(PSYCHIATRIC TIMES) - The 2 most common anxiety disorders are generalized anxiety disorder (GAD) and panic disorder. Approximately 5.7% of people in community samples will meet diagnostic criteria for GAD in their lifetime; the rate is about 4.7% for panic disorder (with or without agoraphobia).1 GAD—which is characterized by excessive and uncontrollable worry about a variety of topics (along with associated features such as trouble sleeping and impaired concentration)—is often chronic and is associated with significant costs to the individual and to society.2,3
Panic disorder—characterized by recurrent, unexpected panic attacks—can be similarly intractable (particularly when is it accompanied by agoraphobia) and costly.4,5 Panic attacks are discrete periods of intense fear or discomfort that manifest with sweating, trembling, accelerated heart rate, and concern about having another panic attack. Many people experience panic attacks without meeting full diagnostic criteria for panic disorder (about 28.3% lifetime prevalence).6 Furthermore, panic attacks have been identified as a risk factor for various other forms of psychopathology, including GAD.7
Given the widespread occurrence of GAD, panic disorder, and panic attacks, it is not surprising that these conditions are frequently comorbid. An international study of lifetime comorbidities found a high rate (21.8%) of panic disorder and GAD; most people (55.8%) reported that the symptoms of GAD and panic disorder began within 1 year of each other.8 Unfortunately, while effective treatment strategies are available for both panic disorder and GAD, little is known about how to best treat these disorders when they are comorbid.
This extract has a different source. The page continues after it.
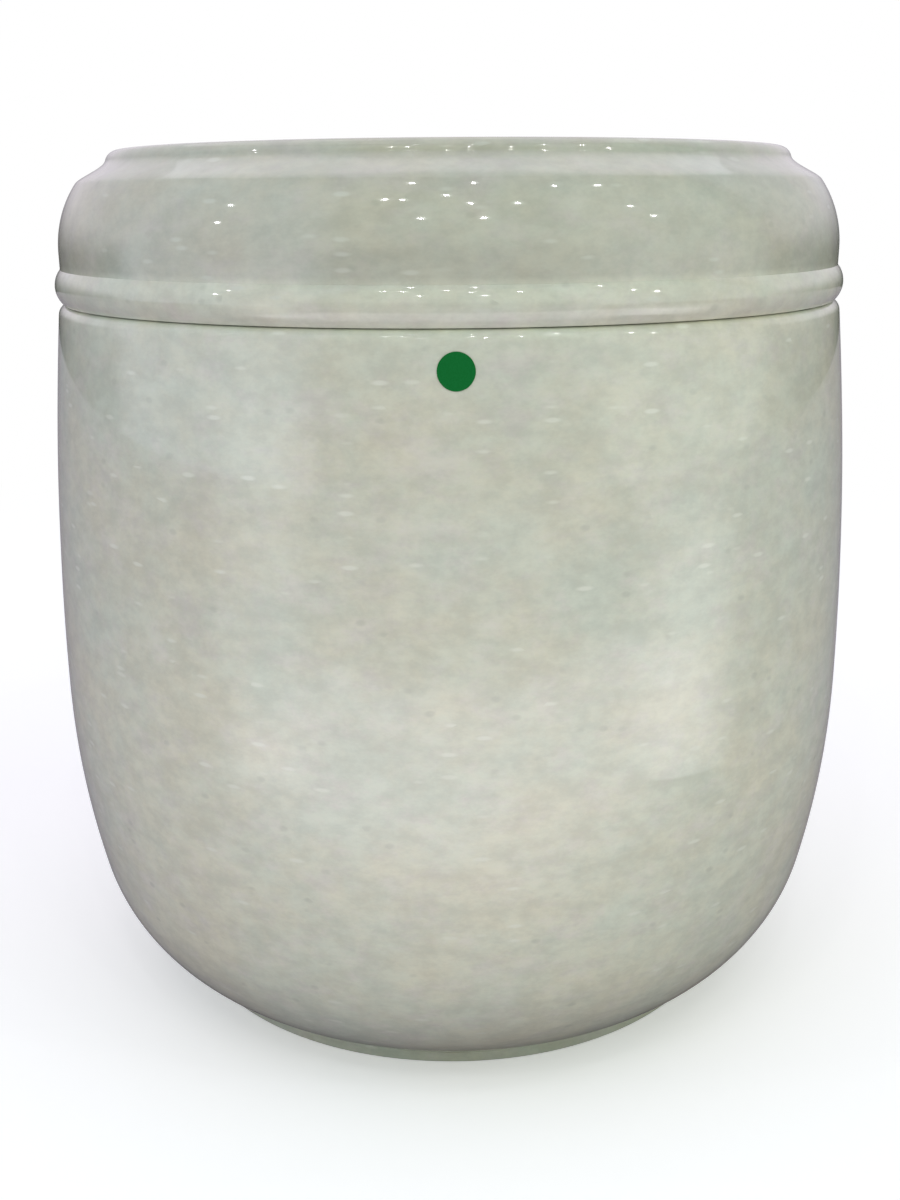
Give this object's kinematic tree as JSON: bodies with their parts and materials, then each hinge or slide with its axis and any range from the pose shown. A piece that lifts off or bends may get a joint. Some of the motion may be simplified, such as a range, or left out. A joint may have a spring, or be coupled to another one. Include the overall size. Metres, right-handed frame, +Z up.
{
  "type": "jade urn",
  "caption": "Turned and polished pale green stone urn with a rounded belly, a low foot ring and a lift-off flat-topped lid with a round bead.",
  "frame": {"origin": "centre of the underside of the foot ring, on the ground", "axes": "+Z up along the urn's turning axis, -Y out of the front, where the sticker is"},
  "size_m": [0.22, 0.22, 0.2275],
  "materials": {
    "jade_body": "polished, pale green with grey-green mottling and fine light flecks",
    "jade_lid": "polished, pale green, a little darker and more olive than the body",
    "green_paper": "plain matte green"
  },
  "bodies": {
    "root": {"urn_body": "jade_body", "urn_lid": "jade_lid", "green_dot": "green_paper"}
  },
  "joints": []
}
The first task to effectively address comorbid GAD and panic disorder is to make the appropriate diagnosis. A variety of general medical conditions that mimic features of panic disorder and/or GAD (eg, hyperthyroidism, pheochromocytoma) need to be considered. In addition, somatic and associated symptoms may be present in both GAD and panic disorder; thus it is important to understand the context of these symptoms.
In GAD, somatic symptoms such as muscle tension or feeling “keyed up” or “on edge” may occur, but they present differently than those that arise during a panic attack. Panic attack–related somatic symptoms tend to develop abruptly, then peak and subside relatively quickly, whereas GAD-related somatic symptoms tend to come on more gradually, and are present at a lower level for longer periods. GAD-related somatic symptoms may be experienced as aversive by the individual but generally are not catastrophically misinterpreted (eg, “I am dying”).